This might be a tad on the personal side for this blog as I'm normally only writing about work things, but I felt obliged to follow up on my last post.

This Sunday morning (no church goers here I'm afraid) I decided to see if I could expose my daughter to the wonderful world of BASIC.

I certainly didn't want to force her so without saying anything I lifted down the TV on the living room floor, went upstairs and literally dusted off the C64, took it downstairs, hooked it up and tuned in the right channel.

Annika, recently awoken, immediately looked up from behind her coloring book and asked "What's that? What are you doing?". I said "This is my old computer that I had when I was your age. I'm going to try it out again.". She frowned and said "That's a computer? It looks more like a keyboard!" as she sat down next to me on the carpet.

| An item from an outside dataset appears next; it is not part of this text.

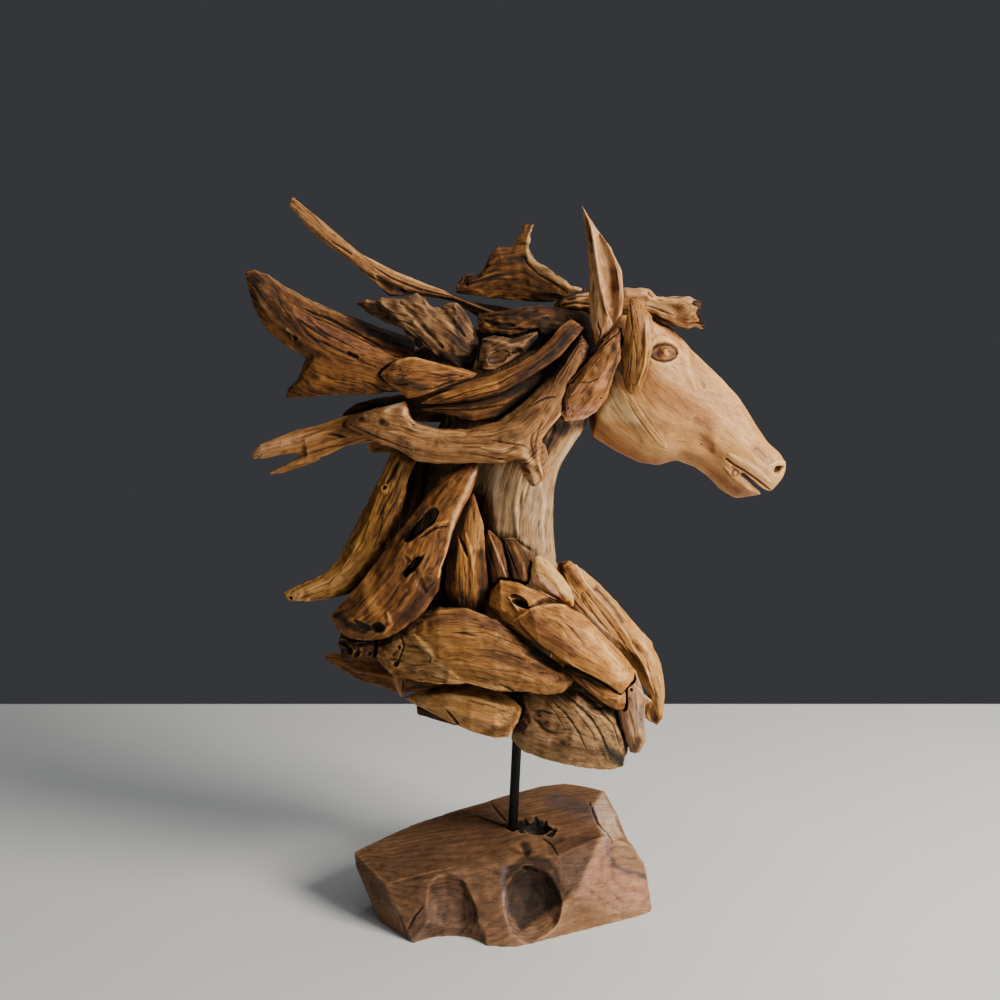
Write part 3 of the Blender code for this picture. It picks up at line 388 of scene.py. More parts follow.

[ It's at times like these you realize that you're from a different era than your kids... Like the first time Annika wanted to watch a movie at grandma's place. Grandma gave her a VHS cassette. Annika tried to pry it open but couldn't so she eventually turned to me asking "Dad, where's the disc?"

Or like on another visit to grandma when she asked me "Why is grandma's phone tied to the wall?" ]

For about an hour we played around with the old C64, starting with 1 PRINT "ANNIKA"; 2 GOTO 1, the infinite loop printing ANNIKA all over the screen, testing her math skills by using stuff like PRINT(7+5) and finally we sat down with the old game book and entered in "Death valley" together.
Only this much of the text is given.